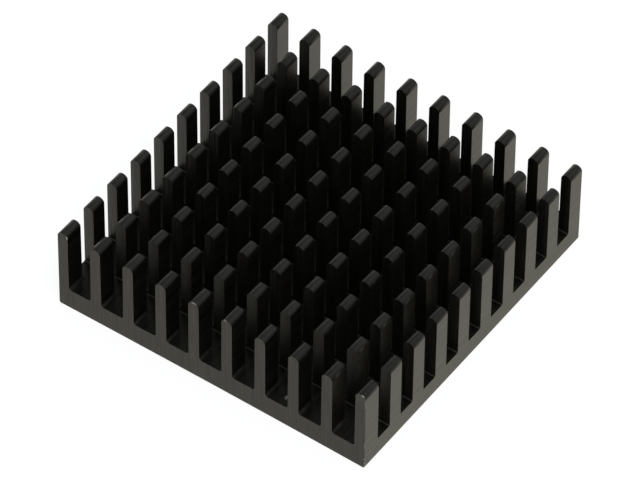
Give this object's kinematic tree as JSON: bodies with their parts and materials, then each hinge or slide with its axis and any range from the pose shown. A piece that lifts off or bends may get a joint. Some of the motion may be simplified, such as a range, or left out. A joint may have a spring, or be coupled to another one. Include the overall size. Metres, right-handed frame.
{
  "type": "heat sink",
  "caption": "Square pin-fin heat sink: a flat base with a field of upright rectangular pins that shed a chip's heat to air from any side.",
  "frame": {"origin": "middle of the underside", "axes": "+X across the fins, +Y along the extrusion, +Z from the base up the pins"},
  "size_m": [0.035, 0.0352, 0.0101],
  "materials": {
    "anodised": "black anodised, satin, fine extrusion lines along Y and saw marks on the cut faces"
  },
  "bodies": {
    "root": {"heat_sink": "anodised"}
  },
  "joints": []
}
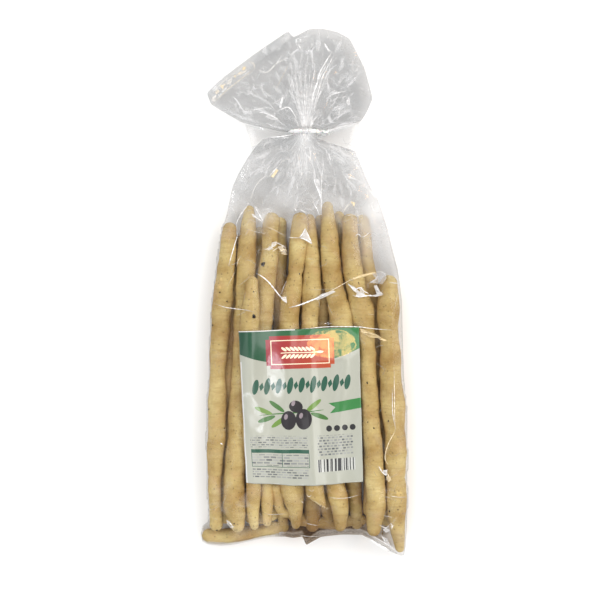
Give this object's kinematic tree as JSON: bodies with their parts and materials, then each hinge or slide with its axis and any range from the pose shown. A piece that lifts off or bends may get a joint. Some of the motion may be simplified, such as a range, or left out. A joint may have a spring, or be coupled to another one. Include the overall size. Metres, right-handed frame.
{
  "type": "bag of breadsticks",
  "caption": "Clear film bag of hand-rolled breadsticks with a paper label, its neck tied and its gathered top spread in a fan, lying on its back.",
  "frame": {"origin": "on the ground, below the middle of the pack's outline", "axes": "+X to the label's right, +Y towards the tied neck, +Z out of the label's face"},
  "size_m": [0.1618, 0.4225, 0.037],
  "materials": {
    "bread": "matte baked crust, pale tan",
    "film": "clear glossy polypropylene film",
    "label_paper": "coated paper with printed fields of colour",
    "tie": "white plastic band"
  },
  "bodies": {
    "root": {"bag": "bread", "label": "label_paper", "neck_tie": "tie"}
  },
  "joints": []
}
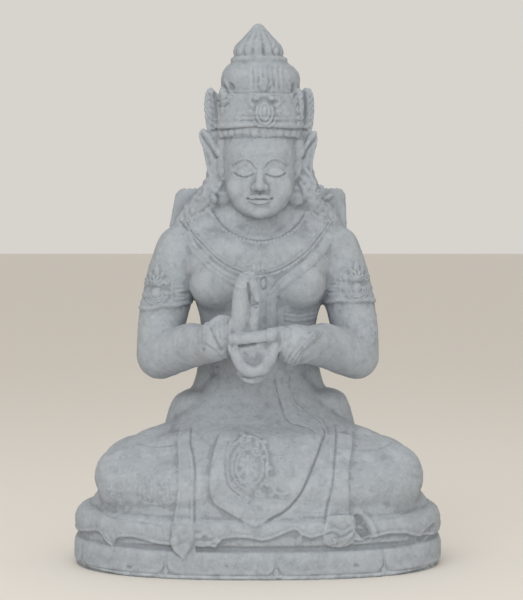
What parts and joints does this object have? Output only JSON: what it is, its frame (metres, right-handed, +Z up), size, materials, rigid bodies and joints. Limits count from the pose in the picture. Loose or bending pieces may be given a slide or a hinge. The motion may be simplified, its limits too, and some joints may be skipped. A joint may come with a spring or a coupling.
{
  "type": "dewi sri statue",
  "caption": "Carved stone statue of a crowned goddess seated cross-legged on an oval lotus plinth, hands held before the chest, for a garden, shrine or shelf.",
  "frame": {"origin": "centre of the underside of the plinth, on the floor", "axes": "+Z up along the figure, the figure faces -Y, +X towards the figure's left hand side"},
  "size_m": [0.5472, 0.3698, 0.8004],
  "materials": {
    "stone": "fine sandy matt, weathered"
  },
  "bodies": {
    "root": {"statue": "stone"}
  },
  "joints": []
}
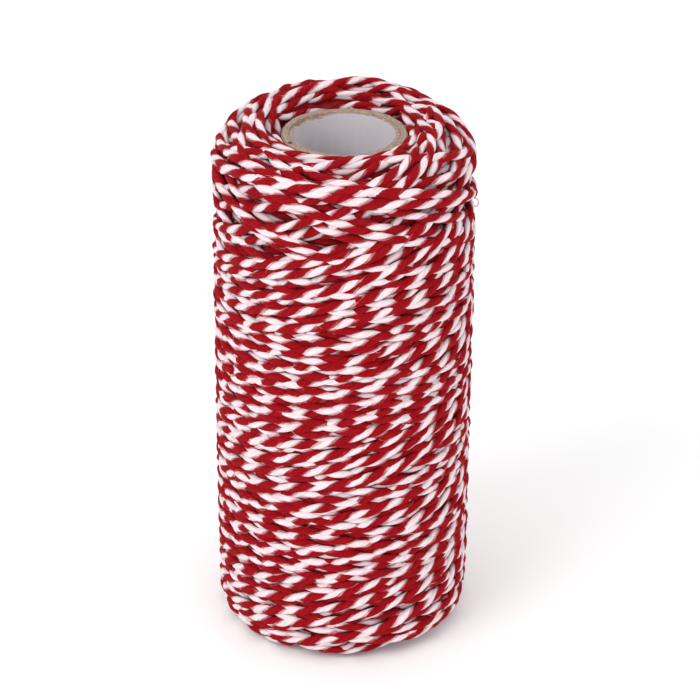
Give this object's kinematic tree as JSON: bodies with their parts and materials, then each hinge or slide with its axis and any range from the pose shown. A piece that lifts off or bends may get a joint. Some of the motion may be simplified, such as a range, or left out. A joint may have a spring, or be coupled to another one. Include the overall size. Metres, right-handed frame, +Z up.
{
  "type": "spool of bakers twine",
  "caption": "Upright spool of red and white two-ply cotton twine, cross-wound with rounded shoulders on an open cardboard tube.",
  "frame": {"origin": "on the tube's axis, at the flat base of the winding", "axes": "+Z up along the tube, -Y towards the front"},
  "size_m": [0.052, 0.052, 0.1115],
  "materials": {
    "twine": "soft matte cotton yarn, one crimson ply twisted with one white ply",
    "cardboard": "raw grey-brown rolled cardboard, slightly fibrous at the rim",
    "paper_liner": "matte white paper ply, torn along its top edge"
  },
  "bodies": {
    "root": {"twine_winding": "twine", "core_tube": "cardboard", "tube_liner": "paper_liner"}
  },
  "joints": []
}
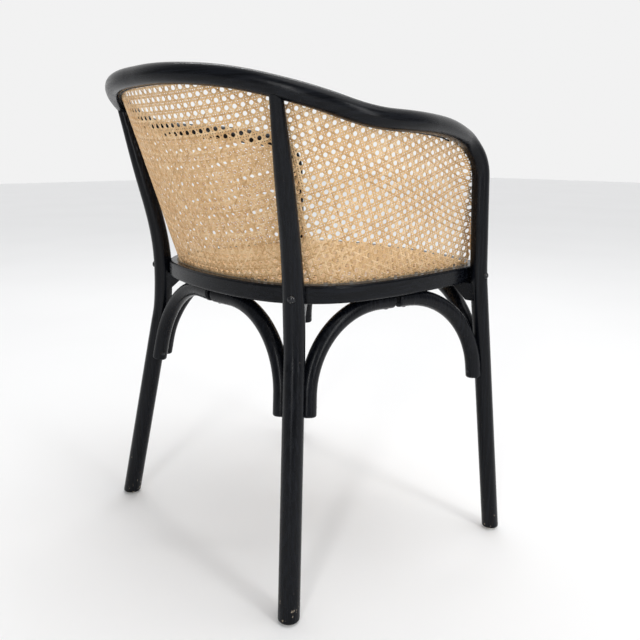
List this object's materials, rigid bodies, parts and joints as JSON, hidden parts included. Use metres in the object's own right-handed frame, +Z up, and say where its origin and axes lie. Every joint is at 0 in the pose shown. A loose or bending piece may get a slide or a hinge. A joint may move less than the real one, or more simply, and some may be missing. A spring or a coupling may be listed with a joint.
{
  "type": "bentwood armchair",
  "caption": "Bentwood armchair with a round seat ring, one bent rod for front legs, arms and crest, quarter-bend brackets, cane seat and wrapped cane back.",
  "frame": {"origin": "centre of the chair's bounding box, on the floor", "axes": "+Z up, the sitter faces -Y, +X is the sitter's left"},
  "size_m": [0.5968, 0.558, 0.743],
  "materials": {
    "ebonised_wood": "satin black lacquer over bent beech, faint grain",
    "cane": "natural woven rattan cane, warm tan, low sheen",
    "reed": "flat reed spline, greyed tan",
    "blackened_steel": "black painted steel with worn bright edges",
    "glide_plastic": "pale matte plastic"
  },
  "bodies": {
    "root": {"hoop_rail": "ebonised_wood", "rear_leg_left": "ebonised_wood", "rear_leg_right": "ebonised_wood", "seat_ring": "ebonised_wood", "bracket_rear_left_back": "ebonised_wood", "bracket_rear_right_back": "ebonised_wood", "bracket_rear_left_side": "ebonised_wood", "bracket_rear_right_side": "ebonised_wood", "bracket_front_left_side": "ebonised_wood", "bracket_front_right_side": "ebonised_wood", "bracket_front_left_front": "ebonised_wood", "bracket_front_right_front": "ebonised_wood", "corner_block_rear_left": "ebonised_wood", "corner_block_rear_right": "ebonised_wood", "corner_block_front_left": "ebonised_wood", "corner_block_front_right": "ebonised_wood", "seat_cane": "cane", "back_cane": "cane", "seat_spline": "reed", "back_spline_ring": "reed", "back_spline_rail": "ebonised_wood", "leg_bolts": "blackened_steel", "leg_washers": "blackened_steel", "leg_nuts": "blackened_steel", "bracket_screws": "blackened_steel", "foot_glides": "glide_plastic"}
  },
  "joints": []
}
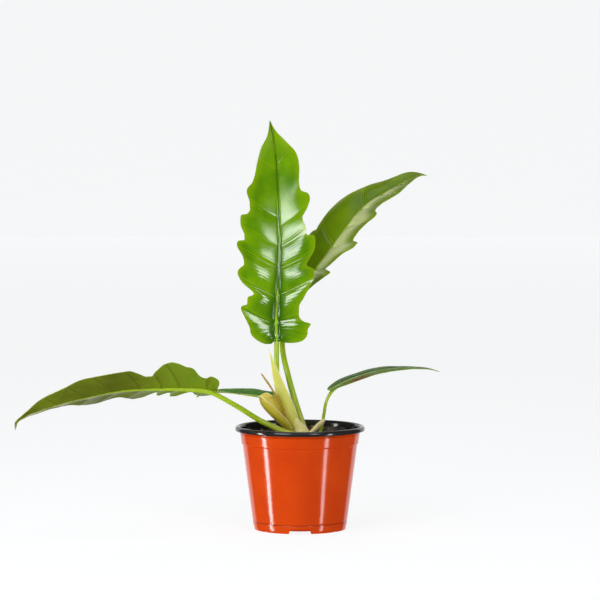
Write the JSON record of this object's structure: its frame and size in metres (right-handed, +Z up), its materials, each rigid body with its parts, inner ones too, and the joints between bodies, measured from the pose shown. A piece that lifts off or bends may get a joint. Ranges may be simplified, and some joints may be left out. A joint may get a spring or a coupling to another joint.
{
  "type": "potted philodendron",
  "caption": "Young philodendron with long, lobed glossy leaves on slender stalks, in a round tapered nursery pot filled with potting mix.",
  "frame": {"origin": "middle of the pot's foot, on the surface it stands on", "axes": "+Z up along the pot's axis, -Y towards the plant's front, where the upright leaf shows its upper face"},
  "size_m": [0.4941, 0.243, 0.4782],
  "materials": {
    "pot": "orange-red thermoformed sheet, black inside and on the rim",
    "mix": "dark moist peat and bark mix, matte",
    "root": "pale fleshy roots and stem base, matte",
    "blade": "glossy mid-green leaf",
    "stalk": "satin light-green stalk",
    "sheath": "satin yellow-green sheath",
    "dry_sheath": "dry olive-brown sheath, matte"
  },
  "bodies": {
    "root": {"nursery_pot": "pot", "potting_mix": "mix", "crown_with_roots": "root", "upright_leaf_blade": "blade", "upright_leaf_stalk": "stalk", "right_leaf_blade": "blade", "right_leaf_stalk": "stalk", "left_leaf_blade": "blade", "left_leaf_stalk": "stalk", "rear_leaf_blade": "blade", "rear_leaf_stalk": "stalk", "small_leaf_blade": "blade", "small_leaf_stalk": "stalk", "tall_sheath": "sheath", "hooded_sheath": "sheath", "small_sheath": "sheath", "dry_sheath": "dry_sheath"}
  },
  "joints": []
}
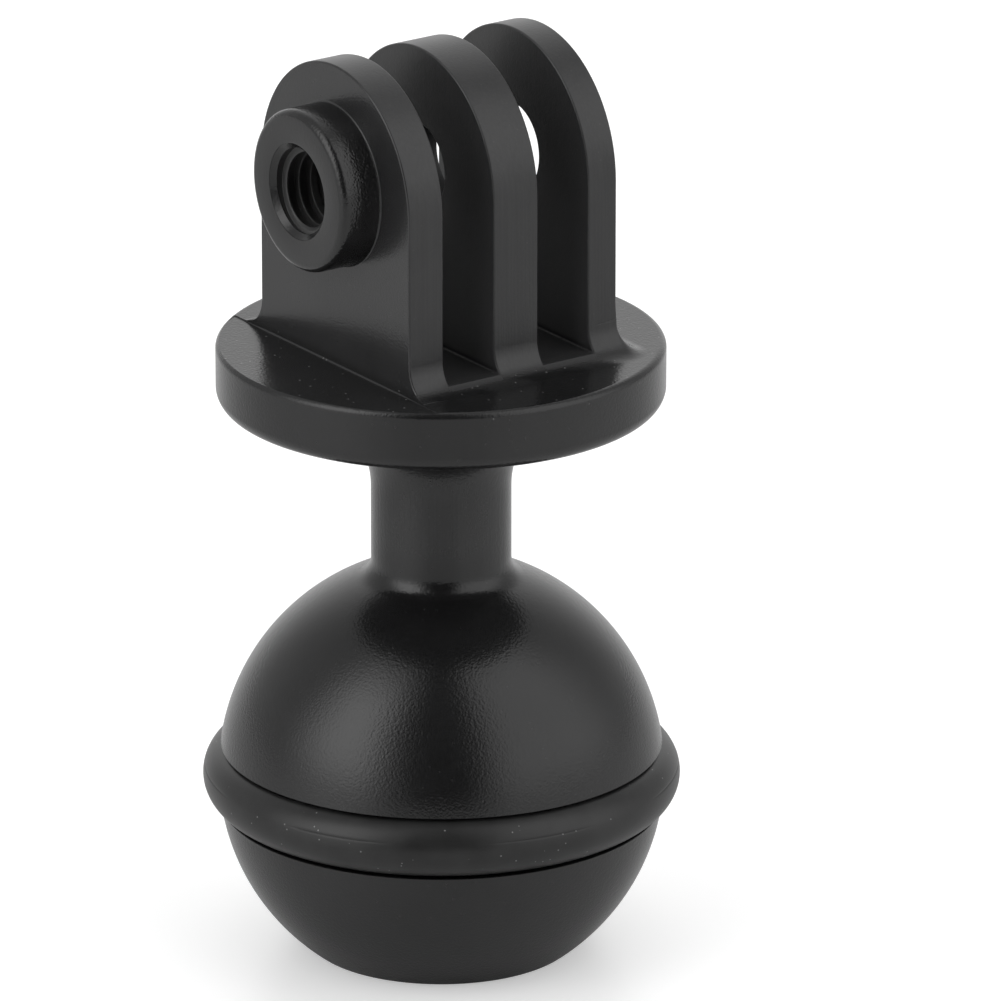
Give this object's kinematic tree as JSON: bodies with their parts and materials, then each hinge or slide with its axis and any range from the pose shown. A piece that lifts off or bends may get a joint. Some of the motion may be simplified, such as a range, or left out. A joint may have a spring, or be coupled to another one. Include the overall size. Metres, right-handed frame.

* Required work:
Within the records, how many lines include "axes"? The answer is the number and nothing else.

* Problem solution:
7